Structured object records
— start —

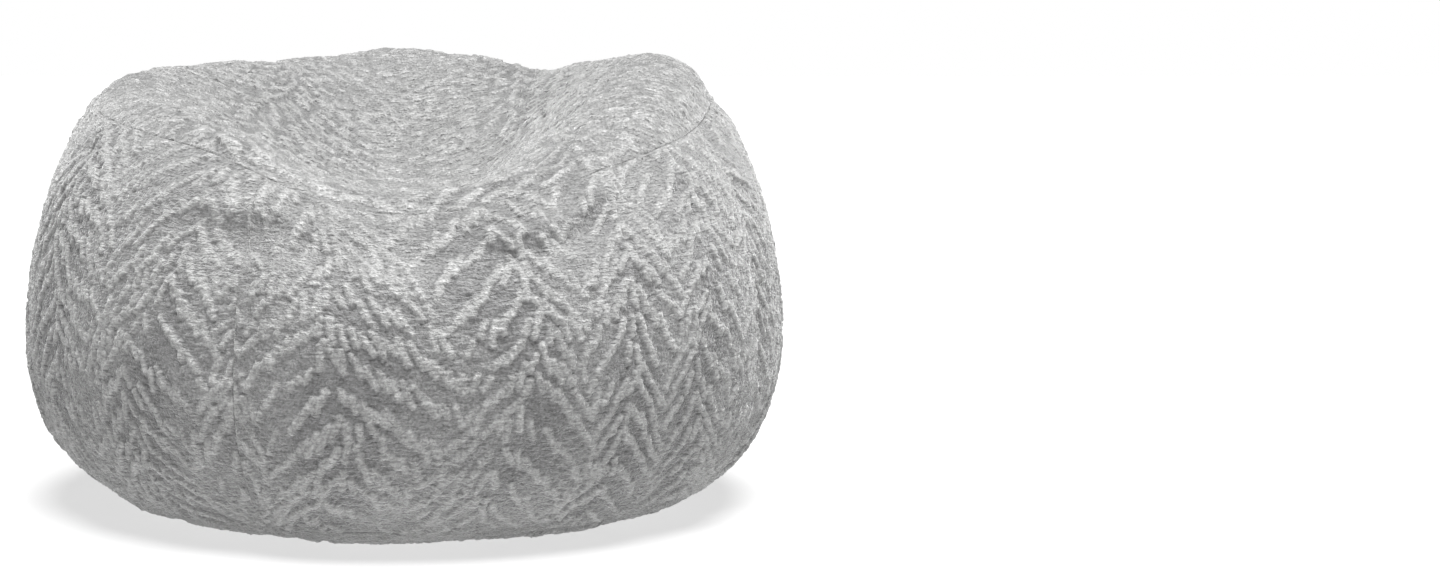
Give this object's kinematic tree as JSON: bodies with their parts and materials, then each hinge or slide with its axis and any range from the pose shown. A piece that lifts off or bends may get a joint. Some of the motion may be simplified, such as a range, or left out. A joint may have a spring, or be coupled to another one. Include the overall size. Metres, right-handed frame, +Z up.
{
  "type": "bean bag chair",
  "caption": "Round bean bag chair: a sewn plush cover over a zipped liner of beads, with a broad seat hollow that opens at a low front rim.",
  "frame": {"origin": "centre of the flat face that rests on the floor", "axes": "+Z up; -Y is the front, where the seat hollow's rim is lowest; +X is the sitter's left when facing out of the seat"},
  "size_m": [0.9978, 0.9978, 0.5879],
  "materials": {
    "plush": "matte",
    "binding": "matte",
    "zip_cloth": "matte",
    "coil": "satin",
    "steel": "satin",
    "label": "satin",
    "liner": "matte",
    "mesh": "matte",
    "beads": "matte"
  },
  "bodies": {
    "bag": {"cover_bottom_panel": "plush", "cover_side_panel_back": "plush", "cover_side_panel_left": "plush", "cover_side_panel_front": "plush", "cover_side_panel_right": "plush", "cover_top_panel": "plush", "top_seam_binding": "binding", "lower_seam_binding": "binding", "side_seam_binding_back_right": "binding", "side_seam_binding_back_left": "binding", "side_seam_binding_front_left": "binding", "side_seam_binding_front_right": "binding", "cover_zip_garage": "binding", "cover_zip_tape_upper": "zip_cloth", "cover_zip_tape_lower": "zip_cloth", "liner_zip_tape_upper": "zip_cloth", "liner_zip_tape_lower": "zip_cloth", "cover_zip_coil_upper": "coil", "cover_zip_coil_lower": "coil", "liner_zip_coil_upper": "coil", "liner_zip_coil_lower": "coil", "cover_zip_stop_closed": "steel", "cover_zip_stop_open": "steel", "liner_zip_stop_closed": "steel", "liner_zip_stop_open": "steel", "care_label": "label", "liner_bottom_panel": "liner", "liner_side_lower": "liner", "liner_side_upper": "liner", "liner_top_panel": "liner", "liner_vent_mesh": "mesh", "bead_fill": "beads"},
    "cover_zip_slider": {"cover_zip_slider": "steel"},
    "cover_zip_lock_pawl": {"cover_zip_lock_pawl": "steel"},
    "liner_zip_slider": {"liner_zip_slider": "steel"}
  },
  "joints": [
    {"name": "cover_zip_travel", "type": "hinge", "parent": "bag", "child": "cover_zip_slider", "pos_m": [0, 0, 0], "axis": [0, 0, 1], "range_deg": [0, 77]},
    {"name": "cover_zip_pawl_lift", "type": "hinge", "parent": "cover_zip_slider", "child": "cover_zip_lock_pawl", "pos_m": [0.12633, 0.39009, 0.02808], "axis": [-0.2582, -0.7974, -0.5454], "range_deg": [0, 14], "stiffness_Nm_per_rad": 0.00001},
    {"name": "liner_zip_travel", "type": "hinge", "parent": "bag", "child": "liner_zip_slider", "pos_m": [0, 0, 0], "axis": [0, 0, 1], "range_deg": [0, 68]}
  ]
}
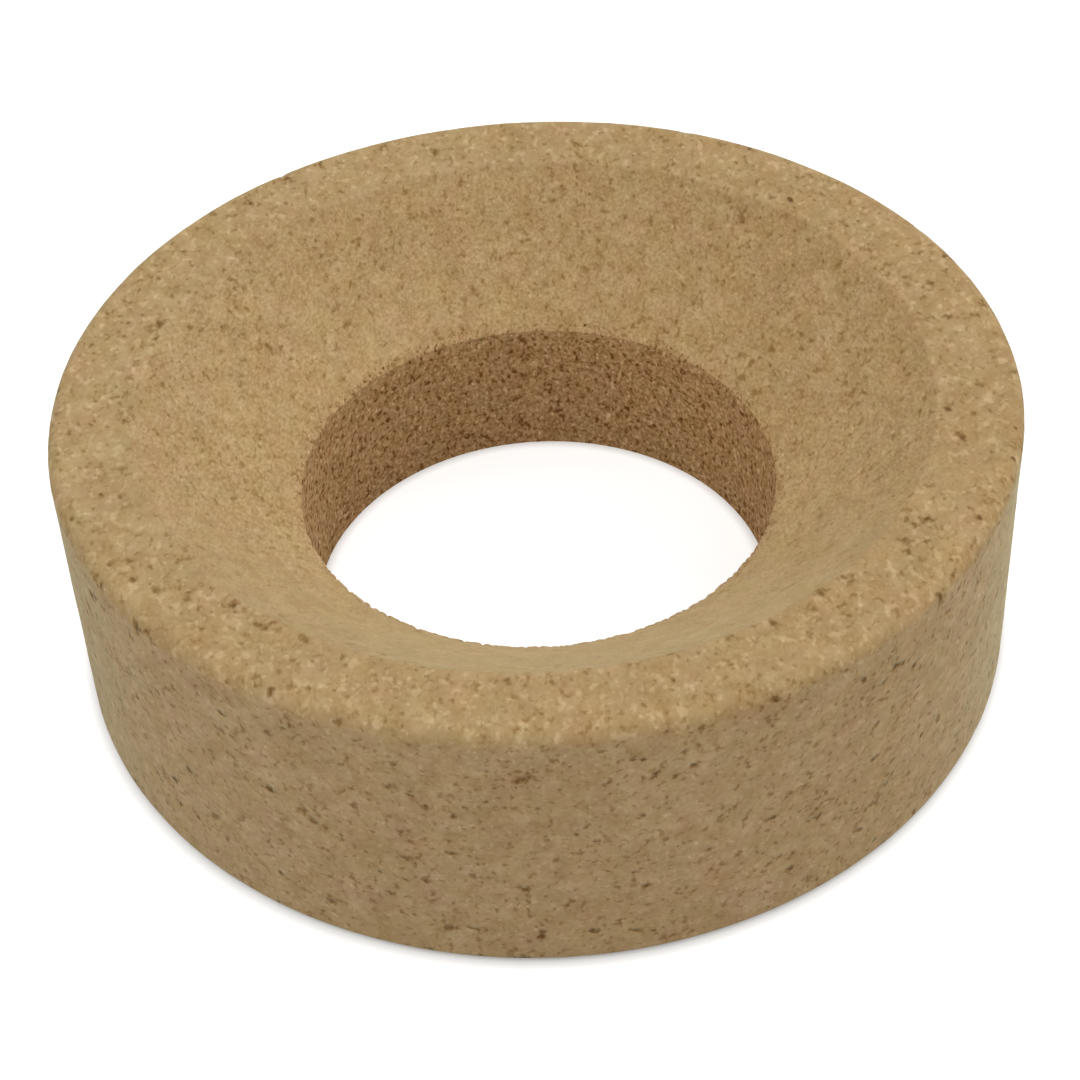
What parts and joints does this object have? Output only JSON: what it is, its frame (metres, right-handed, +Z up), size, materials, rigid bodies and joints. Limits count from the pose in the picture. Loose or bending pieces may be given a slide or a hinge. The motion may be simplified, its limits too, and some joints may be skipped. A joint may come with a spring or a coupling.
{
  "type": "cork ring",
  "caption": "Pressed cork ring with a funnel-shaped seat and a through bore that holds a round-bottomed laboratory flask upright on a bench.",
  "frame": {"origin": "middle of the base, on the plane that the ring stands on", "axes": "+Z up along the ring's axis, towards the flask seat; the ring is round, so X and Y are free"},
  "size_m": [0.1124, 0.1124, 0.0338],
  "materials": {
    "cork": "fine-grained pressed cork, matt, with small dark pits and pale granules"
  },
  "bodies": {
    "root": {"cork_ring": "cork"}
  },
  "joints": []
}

— end —

- [Short task]: Using the exact wording, write out all of the records.

- [Solution below]:
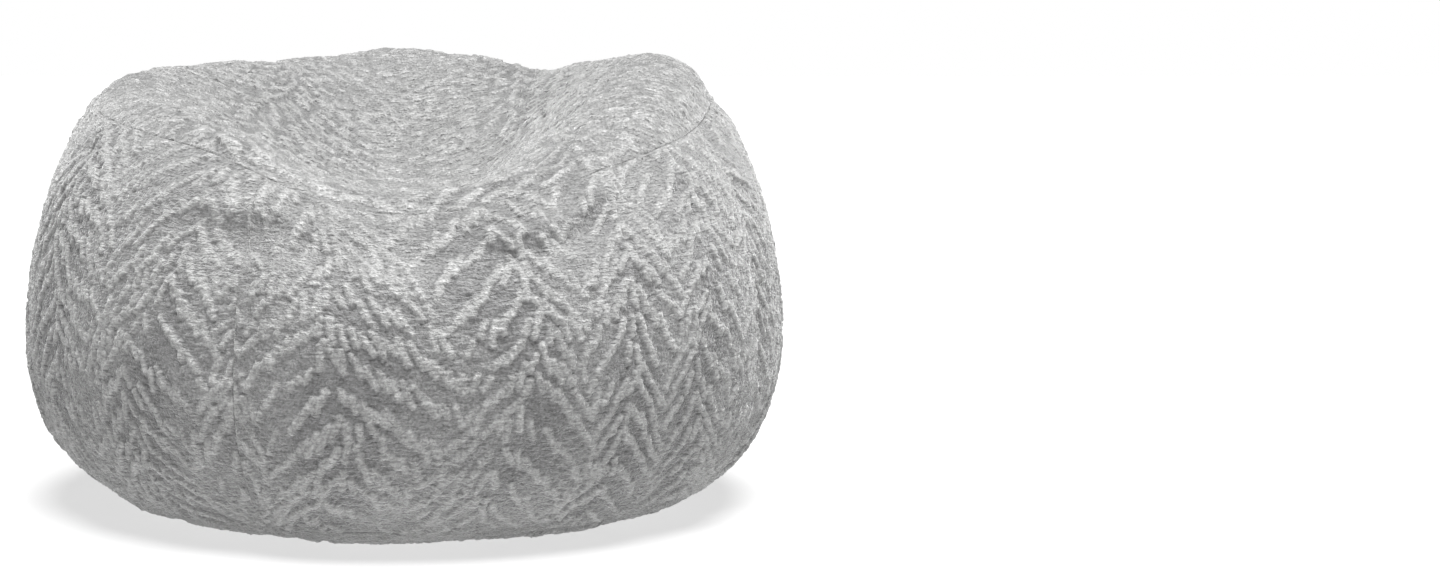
Give this object's kinematic tree as JSON: bodies with their parts and materials, then each hinge or slide with its axis and any range from the pose shown. A piece that lifts off or bends may get a joint. Some of the motion may be simplified, such as a range, or left out. A joint may have a spring, or be coupled to another one. Include the overall size. Metres, right-handed frame, +Z up.
{
  "type": "bean bag chair",
  "caption": "Round bean bag chair: a sewn plush cover over a zipped liner of beads, with a broad seat hollow that opens at a low front rim.",
  "frame": {"origin": "centre of the flat face that rests on the floor", "axes": "+Z up; -Y is the front, where the seat hollow's rim is lowest; +X is the sitter's left when facing out of the seat"},
  "size_m": [0.9978, 0.9978, 0.5879],
  "materials": {
    "plush": "matte",
    "binding": "matte",
    "zip_cloth": "matte",
    "coil": "satin",
    "steel": "satin",
    "label": "satin",
    "liner": "matte",
    "mesh": "matte",
    "beads": "matte"
  },
  "bodies": {
    "bag": {"cover_bottom_panel": "plush", "cover_side_panel_back": "plush", "cover_side_panel_left": "plush", "cover_side_panel_front": "plush", "cover_side_panel_right": "plush", "cover_top_panel": "plush", "top_seam_binding": "binding", "lower_seam_binding": "binding", "side_seam_binding_back_right": "binding", "side_seam_binding_back_left": "binding", "side_seam_binding_front_left": "binding", "side_seam_binding_front_right": "binding", "cover_zip_garage": "binding", "cover_zip_tape_upper": "zip_cloth", "cover_zip_tape_lower": "zip_cloth", "liner_zip_tape_upper": "zip_cloth", "liner_zip_tape_lower": "zip_cloth", "cover_zip_coil_upper": "coil", "cover_zip_coil_lower": "coil", "liner_zip_coil_upper": "coil", "liner_zip_coil_lower": "coil", "cover_zip_stop_closed": "steel", "cover_zip_stop_open": "steel", "liner_zip_stop_closed": "steel", "liner_zip_stop_open": "steel", "care_label": "label", "liner_bottom_panel": "liner", "liner_side_lower": "liner", "liner_side_upper": "liner", "liner_top_panel": "liner", "liner_vent_mesh": "mesh", "bead_fill": "beads"},
    "cover_zip_slider": {"cover_zip_slider": "steel"},
    "cover_zip_lock_pawl": {"cover_zip_lock_pawl": "steel"},
    "liner_zip_slider": {"liner_zip_slider": "steel"}
  },
  "joints": [
    {"name": "cover_zip_travel", "type": "hinge", "parent": "bag", "child": "cover_zip_slider", "pos_m": [0, 0, 0], "axis": [0, 0, 1], "range_deg": [0, 77]},
    {"name": "cover_zip_pawl_lift", "type": "hinge", "parent": "cover_zip_slider", "child": "cover_zip_lock_pawl", "pos_m": [0.12633, 0.39009, 0.02808], "axis": [-0.2582, -0.7974, -0.5454], "range_deg": [0, 14], "stiffness_Nm_per_rad": 0.00001},
    {"name": "liner_zip_travel", "type": "hinge", "parent": "bag", "child": "liner_zip_slider", "pos_m": [0, 0, 0], "axis": [0, 0, 1], "range_deg": [0, 68]}
  ]
}
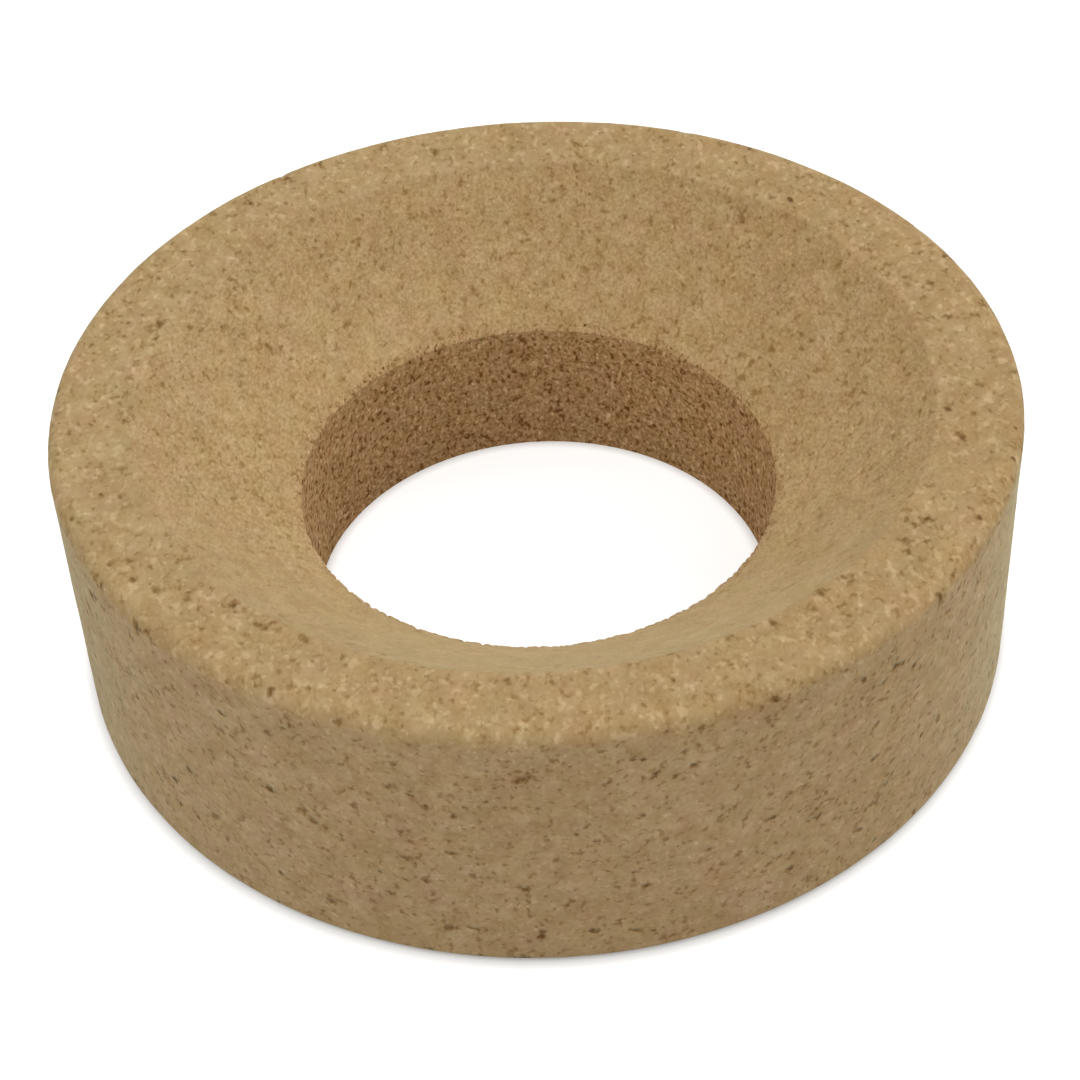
What parts and joints does this object have? Output only JSON: what it is, its frame (metres, right-handed, +Z up), size, materials, rigid bodies and joints. Limits count from the pose in the picture. Loose or bending pieces may be given a slide or a hinge. The motion may be simplified, its limits too, and some joints may be skipped. A joint may come with a spring or a coupling.
{
  "type": "cork ring",
  "caption": "Pressed cork ring with a funnel-shaped seat and a through bore that holds a round-bottomed laboratory flask upright on a bench.",
  "frame": {"origin": "middle of the base, on the plane that the ring stands on", "axes": "+Z up along the ring's axis, towards the flask seat; the ring is round, so X and Y are free"},
  "size_m": [0.1124, 0.1124, 0.0338],
  "materials": {
    "cork": "fine-grained pressed cork, matt, with small dark pits and pale granules"
  },
  "bodies": {
    "root": {"cork_ring": "cork"}
  },
  "joints": []
}